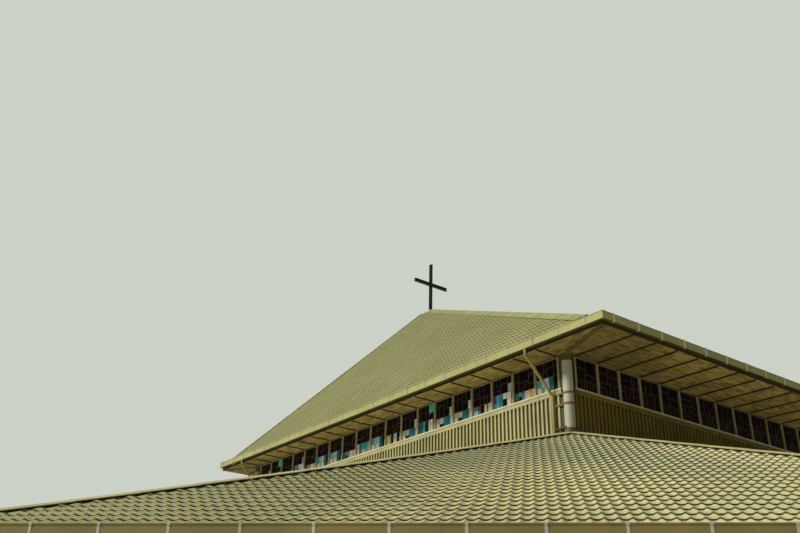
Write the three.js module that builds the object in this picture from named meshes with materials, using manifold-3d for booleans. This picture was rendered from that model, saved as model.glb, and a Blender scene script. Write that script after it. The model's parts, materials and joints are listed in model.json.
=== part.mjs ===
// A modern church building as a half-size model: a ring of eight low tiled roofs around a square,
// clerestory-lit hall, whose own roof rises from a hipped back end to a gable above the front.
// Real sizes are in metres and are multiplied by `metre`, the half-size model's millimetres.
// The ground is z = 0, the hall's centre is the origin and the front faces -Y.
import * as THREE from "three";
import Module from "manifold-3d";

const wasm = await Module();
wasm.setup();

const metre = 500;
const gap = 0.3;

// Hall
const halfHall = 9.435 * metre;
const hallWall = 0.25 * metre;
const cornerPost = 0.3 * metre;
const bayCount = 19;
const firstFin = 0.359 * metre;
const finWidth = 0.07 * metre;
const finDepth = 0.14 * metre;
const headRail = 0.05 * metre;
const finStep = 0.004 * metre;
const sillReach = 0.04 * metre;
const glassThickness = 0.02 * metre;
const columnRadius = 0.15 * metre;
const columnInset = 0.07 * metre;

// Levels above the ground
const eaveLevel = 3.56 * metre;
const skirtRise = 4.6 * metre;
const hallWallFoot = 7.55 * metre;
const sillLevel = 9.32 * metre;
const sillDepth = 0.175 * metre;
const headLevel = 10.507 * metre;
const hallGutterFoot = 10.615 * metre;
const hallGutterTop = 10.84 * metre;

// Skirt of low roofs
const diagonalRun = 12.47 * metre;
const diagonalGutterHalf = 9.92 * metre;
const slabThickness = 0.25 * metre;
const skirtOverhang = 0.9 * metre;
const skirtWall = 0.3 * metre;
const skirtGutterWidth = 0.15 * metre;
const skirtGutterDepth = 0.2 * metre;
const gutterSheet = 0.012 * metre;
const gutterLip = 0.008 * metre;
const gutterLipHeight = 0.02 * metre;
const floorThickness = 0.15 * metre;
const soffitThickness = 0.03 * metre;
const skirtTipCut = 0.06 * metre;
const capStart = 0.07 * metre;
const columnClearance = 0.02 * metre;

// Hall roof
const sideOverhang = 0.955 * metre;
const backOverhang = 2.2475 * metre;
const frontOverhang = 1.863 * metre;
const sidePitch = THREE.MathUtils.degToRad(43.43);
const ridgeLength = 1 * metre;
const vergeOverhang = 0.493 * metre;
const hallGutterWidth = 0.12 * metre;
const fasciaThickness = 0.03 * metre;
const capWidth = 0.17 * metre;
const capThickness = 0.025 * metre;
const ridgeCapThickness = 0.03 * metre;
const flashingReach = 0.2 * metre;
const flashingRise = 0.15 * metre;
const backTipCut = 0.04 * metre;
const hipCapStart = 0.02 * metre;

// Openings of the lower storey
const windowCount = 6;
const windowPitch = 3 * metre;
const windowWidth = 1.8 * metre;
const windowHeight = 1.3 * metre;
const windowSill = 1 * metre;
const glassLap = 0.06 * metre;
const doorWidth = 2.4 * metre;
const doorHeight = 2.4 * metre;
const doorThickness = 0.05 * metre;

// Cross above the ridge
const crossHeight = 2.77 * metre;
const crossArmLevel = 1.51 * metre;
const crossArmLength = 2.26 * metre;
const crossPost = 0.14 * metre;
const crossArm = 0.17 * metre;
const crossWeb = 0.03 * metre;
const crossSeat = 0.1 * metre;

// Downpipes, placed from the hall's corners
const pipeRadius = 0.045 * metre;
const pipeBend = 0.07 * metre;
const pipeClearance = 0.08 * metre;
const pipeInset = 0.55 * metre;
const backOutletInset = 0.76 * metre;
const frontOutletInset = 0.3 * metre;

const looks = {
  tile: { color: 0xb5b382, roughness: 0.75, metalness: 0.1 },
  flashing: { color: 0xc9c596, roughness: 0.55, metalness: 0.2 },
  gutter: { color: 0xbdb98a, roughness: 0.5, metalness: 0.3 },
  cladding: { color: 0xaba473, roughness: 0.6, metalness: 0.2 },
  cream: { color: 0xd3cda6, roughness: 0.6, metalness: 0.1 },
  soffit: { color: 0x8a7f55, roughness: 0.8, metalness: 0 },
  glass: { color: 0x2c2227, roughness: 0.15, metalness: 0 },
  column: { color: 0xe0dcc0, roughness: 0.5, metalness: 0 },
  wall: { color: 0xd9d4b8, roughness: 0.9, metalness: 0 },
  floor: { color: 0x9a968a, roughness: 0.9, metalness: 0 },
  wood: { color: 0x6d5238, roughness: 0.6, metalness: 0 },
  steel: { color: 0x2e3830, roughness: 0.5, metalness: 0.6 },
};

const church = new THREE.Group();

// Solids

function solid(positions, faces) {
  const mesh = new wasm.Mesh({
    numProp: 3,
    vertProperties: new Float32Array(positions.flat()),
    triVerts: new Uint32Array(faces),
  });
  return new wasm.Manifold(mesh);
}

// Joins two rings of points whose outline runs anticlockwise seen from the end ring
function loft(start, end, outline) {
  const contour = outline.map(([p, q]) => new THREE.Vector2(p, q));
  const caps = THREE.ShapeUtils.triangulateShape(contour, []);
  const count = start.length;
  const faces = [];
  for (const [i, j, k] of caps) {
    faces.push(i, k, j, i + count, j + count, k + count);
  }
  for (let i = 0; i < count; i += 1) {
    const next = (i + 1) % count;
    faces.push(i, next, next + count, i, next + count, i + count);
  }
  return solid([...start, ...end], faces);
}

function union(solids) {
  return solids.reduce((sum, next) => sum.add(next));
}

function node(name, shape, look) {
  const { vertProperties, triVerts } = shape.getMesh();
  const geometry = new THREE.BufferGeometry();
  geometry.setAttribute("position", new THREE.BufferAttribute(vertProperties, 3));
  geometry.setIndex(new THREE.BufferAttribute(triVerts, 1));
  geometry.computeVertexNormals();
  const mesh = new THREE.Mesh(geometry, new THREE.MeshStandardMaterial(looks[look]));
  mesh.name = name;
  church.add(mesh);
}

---

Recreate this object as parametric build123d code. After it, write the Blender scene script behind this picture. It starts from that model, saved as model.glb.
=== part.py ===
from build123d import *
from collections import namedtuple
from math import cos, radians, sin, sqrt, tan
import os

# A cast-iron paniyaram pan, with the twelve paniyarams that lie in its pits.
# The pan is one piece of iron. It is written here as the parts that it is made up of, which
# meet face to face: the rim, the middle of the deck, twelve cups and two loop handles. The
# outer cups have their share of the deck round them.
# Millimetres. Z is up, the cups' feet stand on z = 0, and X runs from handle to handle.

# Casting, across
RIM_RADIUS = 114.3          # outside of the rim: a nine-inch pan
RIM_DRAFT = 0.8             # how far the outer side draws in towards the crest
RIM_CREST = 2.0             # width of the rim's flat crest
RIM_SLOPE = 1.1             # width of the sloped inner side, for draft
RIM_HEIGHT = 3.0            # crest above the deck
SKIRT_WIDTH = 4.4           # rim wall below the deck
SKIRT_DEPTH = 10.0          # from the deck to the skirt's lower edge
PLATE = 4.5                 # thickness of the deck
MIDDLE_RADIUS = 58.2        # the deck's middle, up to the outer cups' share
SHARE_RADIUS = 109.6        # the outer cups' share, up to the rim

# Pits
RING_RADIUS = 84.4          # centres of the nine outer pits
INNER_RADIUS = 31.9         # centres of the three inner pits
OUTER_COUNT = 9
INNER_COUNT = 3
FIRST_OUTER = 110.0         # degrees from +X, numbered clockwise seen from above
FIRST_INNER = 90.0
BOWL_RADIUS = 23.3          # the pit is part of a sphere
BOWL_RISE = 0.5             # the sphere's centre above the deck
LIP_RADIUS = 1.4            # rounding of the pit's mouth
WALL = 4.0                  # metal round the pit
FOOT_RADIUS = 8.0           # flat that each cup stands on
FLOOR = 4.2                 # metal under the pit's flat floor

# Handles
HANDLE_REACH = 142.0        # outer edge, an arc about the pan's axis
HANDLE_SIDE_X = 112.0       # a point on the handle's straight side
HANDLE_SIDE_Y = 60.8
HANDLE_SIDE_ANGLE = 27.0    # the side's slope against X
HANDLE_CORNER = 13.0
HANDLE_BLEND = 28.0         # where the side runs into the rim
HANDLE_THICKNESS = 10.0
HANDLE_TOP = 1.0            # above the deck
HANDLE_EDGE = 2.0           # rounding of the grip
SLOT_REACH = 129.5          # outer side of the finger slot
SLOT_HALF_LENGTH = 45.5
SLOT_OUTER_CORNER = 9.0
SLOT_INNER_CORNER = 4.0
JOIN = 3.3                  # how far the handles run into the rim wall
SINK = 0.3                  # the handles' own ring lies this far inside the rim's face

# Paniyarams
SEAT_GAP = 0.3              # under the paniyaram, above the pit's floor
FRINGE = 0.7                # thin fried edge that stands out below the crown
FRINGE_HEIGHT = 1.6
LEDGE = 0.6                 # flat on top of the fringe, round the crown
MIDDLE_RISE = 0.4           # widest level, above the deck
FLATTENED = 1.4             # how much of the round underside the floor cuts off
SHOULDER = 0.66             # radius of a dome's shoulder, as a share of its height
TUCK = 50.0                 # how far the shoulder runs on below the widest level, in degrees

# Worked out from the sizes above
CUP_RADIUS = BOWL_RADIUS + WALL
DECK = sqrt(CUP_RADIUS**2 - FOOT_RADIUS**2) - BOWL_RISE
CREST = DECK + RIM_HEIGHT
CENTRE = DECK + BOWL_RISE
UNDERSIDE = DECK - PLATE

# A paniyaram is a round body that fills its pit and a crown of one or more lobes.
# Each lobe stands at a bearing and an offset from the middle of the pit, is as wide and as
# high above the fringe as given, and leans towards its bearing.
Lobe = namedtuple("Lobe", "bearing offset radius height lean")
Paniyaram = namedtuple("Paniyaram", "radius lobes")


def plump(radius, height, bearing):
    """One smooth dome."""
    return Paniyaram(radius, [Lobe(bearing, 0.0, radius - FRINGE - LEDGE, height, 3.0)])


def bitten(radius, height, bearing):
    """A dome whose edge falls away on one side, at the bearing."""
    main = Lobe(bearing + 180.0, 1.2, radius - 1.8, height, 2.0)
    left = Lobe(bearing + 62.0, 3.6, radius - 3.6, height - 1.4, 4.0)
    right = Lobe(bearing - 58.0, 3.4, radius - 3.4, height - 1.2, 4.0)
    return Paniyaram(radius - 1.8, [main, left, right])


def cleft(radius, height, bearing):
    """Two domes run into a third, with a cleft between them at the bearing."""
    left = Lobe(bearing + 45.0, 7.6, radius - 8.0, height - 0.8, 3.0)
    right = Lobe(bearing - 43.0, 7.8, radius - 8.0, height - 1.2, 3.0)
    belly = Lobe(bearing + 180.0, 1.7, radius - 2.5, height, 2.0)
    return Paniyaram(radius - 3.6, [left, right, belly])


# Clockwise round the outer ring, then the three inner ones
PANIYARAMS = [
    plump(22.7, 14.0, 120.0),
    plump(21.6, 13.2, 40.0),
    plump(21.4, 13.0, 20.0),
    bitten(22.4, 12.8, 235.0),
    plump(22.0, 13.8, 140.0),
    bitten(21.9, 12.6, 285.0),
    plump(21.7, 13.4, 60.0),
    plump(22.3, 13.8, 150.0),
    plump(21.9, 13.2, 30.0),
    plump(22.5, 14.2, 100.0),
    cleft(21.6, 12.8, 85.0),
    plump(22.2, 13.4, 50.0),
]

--

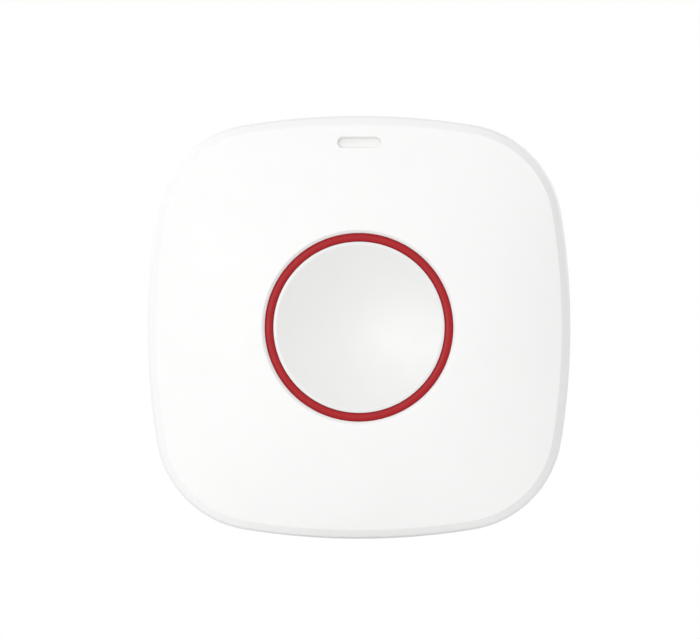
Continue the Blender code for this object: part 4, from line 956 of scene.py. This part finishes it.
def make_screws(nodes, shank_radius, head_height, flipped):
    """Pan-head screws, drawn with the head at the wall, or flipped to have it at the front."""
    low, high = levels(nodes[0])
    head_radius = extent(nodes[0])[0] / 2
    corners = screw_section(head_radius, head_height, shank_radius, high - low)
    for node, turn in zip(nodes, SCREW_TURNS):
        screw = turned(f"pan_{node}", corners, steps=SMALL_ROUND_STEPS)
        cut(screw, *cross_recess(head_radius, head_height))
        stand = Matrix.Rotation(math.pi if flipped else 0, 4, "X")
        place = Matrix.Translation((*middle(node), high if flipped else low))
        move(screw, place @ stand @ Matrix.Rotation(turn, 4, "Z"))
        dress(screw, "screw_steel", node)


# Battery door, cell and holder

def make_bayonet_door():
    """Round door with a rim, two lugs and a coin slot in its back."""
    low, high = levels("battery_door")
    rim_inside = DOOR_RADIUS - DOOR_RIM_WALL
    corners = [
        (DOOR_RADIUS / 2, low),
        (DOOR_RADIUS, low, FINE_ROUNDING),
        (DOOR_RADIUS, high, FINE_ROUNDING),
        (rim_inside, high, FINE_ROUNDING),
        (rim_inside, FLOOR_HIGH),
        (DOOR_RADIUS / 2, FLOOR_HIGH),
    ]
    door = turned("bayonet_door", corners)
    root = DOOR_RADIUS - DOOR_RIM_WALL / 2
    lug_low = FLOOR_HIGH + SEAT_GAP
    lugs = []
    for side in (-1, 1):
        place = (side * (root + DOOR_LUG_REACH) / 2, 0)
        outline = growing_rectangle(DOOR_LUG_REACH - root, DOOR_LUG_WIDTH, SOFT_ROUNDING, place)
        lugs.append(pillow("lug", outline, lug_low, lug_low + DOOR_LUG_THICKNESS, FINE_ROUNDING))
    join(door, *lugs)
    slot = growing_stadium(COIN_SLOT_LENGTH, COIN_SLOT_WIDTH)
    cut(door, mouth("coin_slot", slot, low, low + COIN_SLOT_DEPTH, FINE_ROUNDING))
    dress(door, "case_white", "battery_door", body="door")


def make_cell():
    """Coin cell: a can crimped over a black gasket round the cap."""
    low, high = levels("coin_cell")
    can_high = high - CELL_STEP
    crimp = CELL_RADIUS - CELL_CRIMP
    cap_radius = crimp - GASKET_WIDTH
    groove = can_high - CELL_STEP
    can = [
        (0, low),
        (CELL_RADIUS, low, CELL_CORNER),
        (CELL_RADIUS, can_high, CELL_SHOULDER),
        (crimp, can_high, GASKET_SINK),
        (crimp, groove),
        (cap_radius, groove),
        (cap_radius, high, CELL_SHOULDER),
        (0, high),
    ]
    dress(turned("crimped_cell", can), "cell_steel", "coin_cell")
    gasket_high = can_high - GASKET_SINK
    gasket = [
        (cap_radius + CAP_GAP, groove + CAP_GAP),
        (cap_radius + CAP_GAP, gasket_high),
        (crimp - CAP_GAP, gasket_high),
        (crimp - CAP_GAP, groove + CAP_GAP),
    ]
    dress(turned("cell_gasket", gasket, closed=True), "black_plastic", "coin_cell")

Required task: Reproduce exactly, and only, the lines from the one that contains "Continue the Blender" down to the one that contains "# Battery door, cell and holder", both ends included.

Correct result:
Continue the Blender code for this object: part 4, from line 956 of scene.py. This part finishes it.
def make_screws(nodes, shank_radius, head_height, flipped):
    """Pan-head screws, drawn with the head at the wall, or flipped to have it at the front."""
    low, high = levels(nodes[0])
    head_radius = extent(nodes[0])[0] / 2
    corners = screw_section(head_radius, head_height, shank_radius, high - low)
    for node, turn in zip(nodes, SCREW_TURNS):
        screw = turned(f"pan_{node}", corners, steps=SMALL_ROUND_STEPS)
        cut(screw, *cross_recess(head_radius, head_height))
        stand = Matrix.Rotation(math.pi if flipped else 0, 4, "X")
        place = Matrix.Translation((*middle(node), high if flipped else low))
        move(screw, place @ stand @ Matrix.Rotation(turn, 4, "Z"))
        dress(screw, "screw_steel", node)


# Battery door, cell and holder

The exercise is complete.